PAGE 6

6. The Dream of Finding the Person Who Gets Your Cockeyed Take on Life


I'm known at times to wear less-than-flattering clothing. This is because I wear a lot of hand-me-down items from friends and family that have a story behind them that I like. In the winter, in particular, I enjoy wearing a certain black ski hat with neon orange, pink, blue and green stripes on it, which my mother wore in 1983 skiing with my father and me. This clothing does not make me look ironic or vintage or retro. As long as I'm not looking at myself, however, I feel terrific. I feel like I'm my mom on one of those crispy, snowy days when I looked up at her and she seemed to know all there was to know about joy and freedom and ski poles. One evening in 2004 in the great city of New York, I went into a bank to apply for a mortgage. It was a fancy branch. There were suits and pantyhose all over the place. One particular man was sitting in the customer waiting area, his legs crossed, a briefcase on his knees that, by the look of its alligator skin exterior, had to hold various secret Swiss bank account codes within its interior. He stood up. "Hey," he said. "Great hat!" I looked around the bank, though I needn't have because there were no other customers with a 30-year-old, totally tacky and out-of-date ski hat on. Then he came right up to me and shook my hand, pumping it the way powerful people do to other powerful people. "Your hat made my day!" he said. "That hat is terrific!
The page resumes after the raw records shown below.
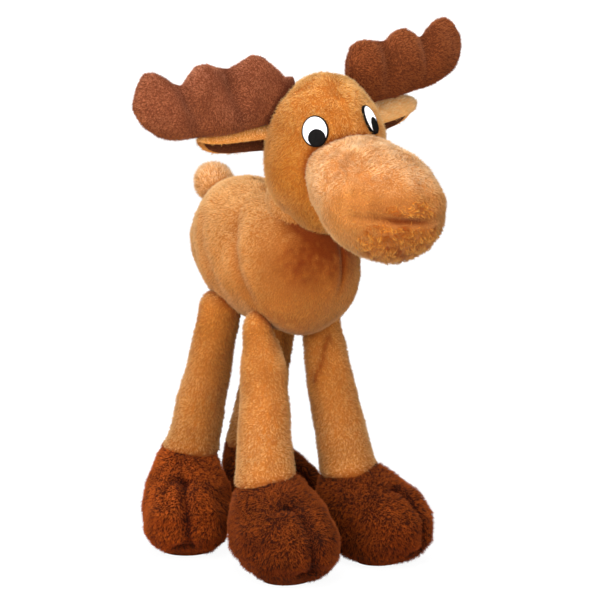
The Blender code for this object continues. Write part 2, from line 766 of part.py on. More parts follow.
def make_ears(head_empty, tree, head_pieces, materials):
    for name, side, rise in (("right", -1, RIGHT_EAR_LIFT), ("left", 1, LEFT_EAR_LIFT)):
        beside = Vector((side * FAR, EAR_ROOT_BACK, EAR_ROOT_RISE))
        root = tree.ray_cast(beside, Vector((-side, 0, 0)))[0]
        root.x -= side * EAR_ROOT_SEAT
        sweep = Matrix.Rotation(math.radians(side * EAR_SWEEP), 3, "Z")
        lift = Matrix.Rotation(math.radians(-side * rise), 3, "Y")
        pitch = Matrix.Rotation(math.radians(90 + EAR_PITCH), 3, "X")
        empty = make_empty(f"{name}_ear_root", root, head_empty, sweep @ lift @ pitch)
        outer = ear_slab(side, 1)
        lining = ear_slab(side, -1)
        seated = EAR_LENGTH * EAR_SEAT_SHARE
        near = [point for point in ring_points(outer) + ring_points(lining) if abs(point.x) < seated]
        make_object(f"{name}_ear_outer", outer, materials["orange"], empty)
        make_object(f"{name}_ear_lining", lining, materials["lining"], empty)
        seat = swept_hull(near, "Z", -side * EAR_SWING_DOWN, side * EAR_SWING_UP, SWING_GAP)
        seat = make_cutter(f"{name}_ear_seat", seat, empty)
        for piece in head_pieces:
            cut(piece, seat)


# Tail

def tail_form(inset, pulled_in=0.0):
    """The stub, its root in the torso. Pulled in, its hollow breaks through the root."""
    shares = (tail_radius_shares, tail_radius_shares, tail_rise_shares)
    form = stuffed_form(
        TAIL_LENGTH, TAIL_RADIUS, TAIL_RADIUS, shares, TAIL_FULLNESS, inset, (TAIL_SIDES, TAIL_RINGS)
    )
    reach = TAIL_LENGTH / 2 - TAIL_SEAT - pulled_in
    out = Matrix.Translation((0, reach, 0)) @ Matrix.Rotation(math.pi, 4, "Z")
    form.transform(Matrix.Rotation(math.radians(TAIL_LIFT), 4, "X") @ out)
    return form


def make_tail(root, torso_pieces, materials):
    tree = surface_tree(torso_form(0))
    height = TORSO_CENTRE_HEIGHT + TORSO_HALF_HEIGHT * TAIL_HEIGHT_SHARE
    base = tree.ray_cast(Vector((0, FAR, height)), Vector((0, -1, 0)))[0]
    empty = make_empty("tail_base", base, root)
    casing = make_object("tail_casing", tail_form(0), materials["light"], empty)
    cut(casing, make_cutter("tail_hollow", tail_form(FABRIC), empty))
    cut(casing, make_cutter("tail_mouth", tail_form(FABRIC, TAIL_RADIUS / 2), empty))
    make_object("tail_stuffing", tail_form(FABRIC + STUFFING_GAP), materials["fibre"], empty)
    seat = swept_hull(ring_points(tail_form(0)), "X", -TAIL_SWING, TAIL_SWING, SWING_GAP)
    seat = make_cutter("tail_seat", seat, empty)
    for piece in torso_pieces:
        cut(piece, seat)


def stand_on_origin(root):
    """Moves the toy so that the middle of its box is over the origin and its soles at zero."""
    bpy.context.view_layer.update()
    corners = []
    for piece in bpy.context.scene.objects:
        if piece.type == "MESH" and not piece.hide_render:
            corners += [piece.matrix_world @ vertex.co for vertex in piece.data.vertices]
    middle_x = (min(point.x for point in corners) + max(point.x for point in corners)) / 2
    middle_y = (min(point.y for point in corners) + max(point.y for point in corners)) / 2
    lowest = min(point.z for point in corners)
    root.location = (-middle_x, -middle_y, -lowest)
    bpy.context.view_layer.update()


def main():
    clear_scene()
    materials = make_materials()
    root = make_empty("toy", Vector((0, 0, 0)), None)
    torso_pieces = make_torso(root, materials)
    make_legs(root, torso_pieces, materials)
    make_tail(root, torso_pieces, materials)

    tilt = Matrix.Rotation(math.radians(NECK_TILT), 3, "X")
    neck_empty = make_empty("neck_turn", Vector((0, NECK_Y, NECK_HEIGHT)), root, tilt)
    neck_socket = make_neck(neck_empty, materials)
    yaw = Matrix.Rotation(math.radians(HEAD_YAW), 3, "Z")
    roll = Matrix.Rotation(math.radians(-HEAD_ROLL), 3, "Y")
    head_turn = tilt.inverted() @ yaw @ roll
    head_empty = make_empty("head_nod", Vector((0, 0, 0)), neck_empty, head_turn)
    skull, pad, filling = make_head(head_empty, materials)
    tree = surface_tree(head_form(0))
    make_eyes(head_empty, tree, materials)
    make_antlers(head_empty, tree, (skull, filling), materials)
    make_ears(head_empty, tree, (skull, filling), materials)
    for piece in (*torso_pieces, skull, pad, filling):
        cut(piece, neck_socket)
    neck_axis = head_turn.inverted() @ Vector((0, 0, 1))
    skull_pocket = make_head_pocket(head_form(0), "head_pocket", neck_axis, head_empty)
    muzzle_pocket = make_head_pocket(muzzle_form(0), "muzzle_pocket", neck_axis, head_empty)
    for piece in torso_pieces:
        cut(piece, skull_pocket)
        cut(piece, muzzle_pocket)
    stand_on_origin(root)


main()
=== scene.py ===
# Looks of the plush moose: soft sewn skins with creases, and a pile of strands on all but eyes and soles.
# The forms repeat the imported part's own sizes, in metres. The pose at rest is that of the part.

import json
import math

import bpy
import numpy as np
from mathutils import Matrix, Vector
from mathutils.bvhtree import BVHTree
from mathutils.kdtree import KDTree


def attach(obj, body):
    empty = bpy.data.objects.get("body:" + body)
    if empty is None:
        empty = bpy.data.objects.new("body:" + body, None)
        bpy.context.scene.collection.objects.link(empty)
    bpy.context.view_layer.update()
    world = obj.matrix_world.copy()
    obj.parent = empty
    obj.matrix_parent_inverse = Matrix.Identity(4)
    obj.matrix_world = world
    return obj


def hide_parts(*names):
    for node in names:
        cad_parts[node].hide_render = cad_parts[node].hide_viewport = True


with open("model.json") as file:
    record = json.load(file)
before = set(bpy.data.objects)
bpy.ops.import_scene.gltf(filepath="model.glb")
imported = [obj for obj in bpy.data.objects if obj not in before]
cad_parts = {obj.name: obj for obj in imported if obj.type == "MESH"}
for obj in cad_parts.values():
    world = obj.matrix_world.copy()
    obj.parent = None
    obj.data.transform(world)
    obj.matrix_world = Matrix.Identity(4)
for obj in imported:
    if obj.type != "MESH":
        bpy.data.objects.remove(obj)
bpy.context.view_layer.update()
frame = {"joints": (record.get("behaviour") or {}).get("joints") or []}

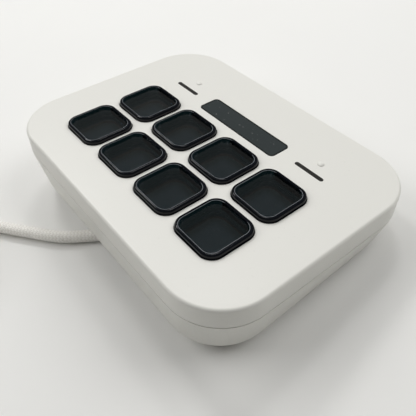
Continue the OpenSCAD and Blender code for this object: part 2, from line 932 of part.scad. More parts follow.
// Tapered rubber boot with grip rings, its root in the socket
module cable_boot() {
    ring_l = boot_l / (2 * boot_rings + 1);
    color("gainsboro")
        translate([0, cave_y, boot_z])
            rotate([-90, 0, 0])
                rotate_extrude() {
                    translate([0, root_gap - boot_seat])
                        square([root_d / 2, boot_seat]);
                    polygon([[0, 0], [boot_d / 2, 0], [boot_d / 2, ring_l],
                             [cable_d / 2 + boot_tip_wall, boot_l], [0, boot_l]]);
                    for (i = [1 : boot_rings])
                        translate([0, 2 * i * ring_l - ring_l / 2])
                            square([boot_d / 2 - boot_ring_step * i, ring_l]);
                }
}

module cable() {
    color("whitesmoke")
        tube(ROUTE, cable_d);
}

module cable_coil() {
    color("whitesmoke")
        translate([coil_at.x, coil_at.y, 0])
            rotate_extrude()
                translate([coil_r, coil_h / 2])
                    round_rect(coil_w, coil_h, cable_d / 2);
}

module cable_tail() {
    color("whitesmoke")
        tube(TAIL, cable_d);
}

// The plug lies along +X on top of the coil, its grip's end at the cable
module plug_grip() {
    color("whitesmoke")
        translate(plug_start)
            rotate([0, 90, 0])
                rotate([0, 0, 90])
                    soft_block(grip_w, grip_t, grip_r, 0, grip_l, grip_edge_r);
}

module plug_shell() {
    color("silver")
        translate(plug_start + [grip_l, 0, 0])
            rotate([0, 90, 0])
                rotate([0, 0, 90])
                    difference() {
                        slot(plug_w, plug_t, 0, plug_l);
                        slot(plug_w - 2 * plug_wall, plug_t - 2 * plug_wall, plug_wall, plug_l + over);
                    }
}

// Black moulded key: cap wall, retaining flange, skirt and the lip under the window
module key_frame(spot) {
    color("black")
        on_face()
            translate(spot)
                difference() {
                    union() {
                        soft_block(key_w, key_w, key_r, skirt_low, key_proud, key_edge_r);
                        block(key_flange_w, key_flange_w, key_r + (key_flange_w - key_w) / 2,
                              flange_low, flange_top);
                    }
                    block(key_window, key_window, key_window_r, skirt_low + key_lip_t, key_proud + over);
                    block(key_window - 2 * key_lip_w, key_window - 2 * key_lip_w, key_window_r - key_lip_w,
                          skirt_low - over, 0);
                }
}

module key_window_block(spot) {
    color("lightsteelblue")
        on_face()
            translate(spot)
                soft_block(key_window, key_window, key_window_r, skirt_low + key_lip_t, window_top,
                           key_window_edge_r);
}

top_shell();
bottom_shell();
foot_pad();
info_window();
touch_strips();
strip_leds();
key_mat();
key_board();
display_glass();
backlight();
display_frame();
display_screws();
display_ribbon();
key_ribbon();
main_board();
board_chips();
board_sockets();
board_screws();
ballast_plate();
shell_screws();
cable_boot();
cable();
cable_coil();
cable_tail();
plug_grip();
plug_shell();
for (i = [1 : key_count]) {
    key_frame(KEY_SPOTS[i - 1]);
    key_window_block(KEY_SPOTS[i - 1]);
}
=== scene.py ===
import json
import math

import bmesh
import bpy
from mathutils import Matrix, Vector


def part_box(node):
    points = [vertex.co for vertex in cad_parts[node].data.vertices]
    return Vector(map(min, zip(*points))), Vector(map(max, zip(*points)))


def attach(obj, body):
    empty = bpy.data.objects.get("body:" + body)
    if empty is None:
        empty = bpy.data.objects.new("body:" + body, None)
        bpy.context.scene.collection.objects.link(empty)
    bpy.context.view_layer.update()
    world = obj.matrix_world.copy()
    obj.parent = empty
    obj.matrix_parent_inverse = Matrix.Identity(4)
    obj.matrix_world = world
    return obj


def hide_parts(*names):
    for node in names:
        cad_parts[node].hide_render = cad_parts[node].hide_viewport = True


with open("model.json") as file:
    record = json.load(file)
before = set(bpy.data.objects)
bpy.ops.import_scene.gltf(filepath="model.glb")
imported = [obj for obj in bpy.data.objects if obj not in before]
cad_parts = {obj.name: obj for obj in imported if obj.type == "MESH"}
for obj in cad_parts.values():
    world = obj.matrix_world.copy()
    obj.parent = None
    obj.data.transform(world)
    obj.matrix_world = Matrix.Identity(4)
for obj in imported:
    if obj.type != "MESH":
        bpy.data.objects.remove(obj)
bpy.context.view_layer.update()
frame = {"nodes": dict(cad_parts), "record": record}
nodes = frame["nodes"]
scene = bpy.context.scene
print("frame loaded,", len(nodes), "nodes")

mm = 0.001
keyCount = 8
faceTilt = math.radians(7.5)  # slope of the face, front to rear
faceAt = Vector((0, -0.53, 20.844)) * mm  # middle of the face
toFace = Matrix.Translation(faceAt) @ Matrix.Rotation(faceTilt, 4, "X")
stripX = 29.2 * mm  # strips and nubs lie this far out on the face, left and right
windowY = -17.1 * mm  # the row of the window and the strips on the face


def addTo(bm, part):
    # puts a finished bmesh into another one
    mesh = bpy.data.meshes.new("part")
    part.to_mesh(mesh)
    part.free()
    bm.from_mesh(mesh)
    bpy.data.meshes.remove(mesh)


def edgesAlong(bm, axis, length):
    # the edges that run along this axis on a block of this length
    return [e for e in bm.edges if abs(e.verts[0].co[axis] - e.verts[1].co[axis]) > length / 2]


def roundOff(bm, edges, size, steps):
    bmesh.ops.bevel(bm, geom=edges, offset=size, affect="EDGES", segments=steps, profile=0.5, material=-1)


def newPiece(name, bm):
    mesh = bpy.data.meshes.new(name)
    bm.to_mesh(mesh)
    bm.free()
    piece = bpy.data.objects.new(name, mesh)
    scene.collection.objects.link(piece)
    return piece


# Camera

cameraSettings = {
    "at": (-94.998 * mm, 59.612 * mm, 122.991 * mm),
    "right": (-0.62678, -0.77183, -0.10690),
    "up": (0.55035, -0.53564, 0.64047),
    "back": (-0.55159, 0.34260, 0.76050),
    "lens": 42.14,  # focal length and sensor width in millimetres
    "sensor": 36,
    "nearest": 5 * mm,  # the camera sees nothing closer than this
}


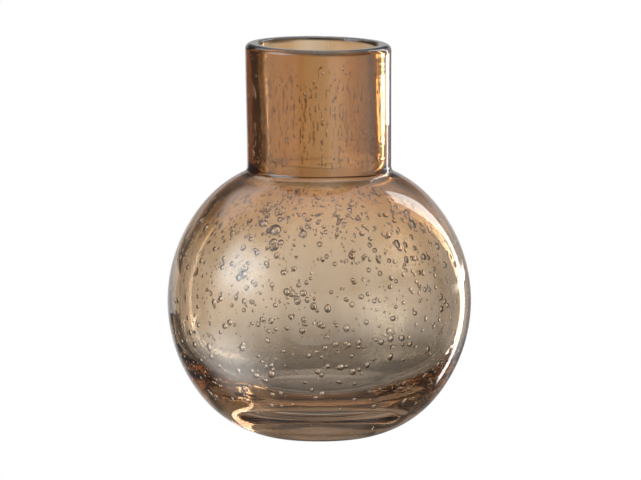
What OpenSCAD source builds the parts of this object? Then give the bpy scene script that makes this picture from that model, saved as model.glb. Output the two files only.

My dad had a hat like that!" He started laughing—not at me, but with me, because at this point, I was laughing too. I was pretty sure that this guy had not grown up at the small, broken-down ski resort (also known as Artic Valley) in which I'd grown up in rural Alaska. But I was also pretty sure he had loved his dad and missed that feeling of absolute child-parent worship on a dazzling snow day when school and work comes to a standstill and you get to go sledding or skating or snowball fighting with your family. He went off to his world of corporate finance; I stayed in mine with my never-to-be-realized mortgage. But it was zestifying really, to have this thought: They are out there—and often where you least expect it—the people that see life through the same scratched, nostalgia-fogged lens.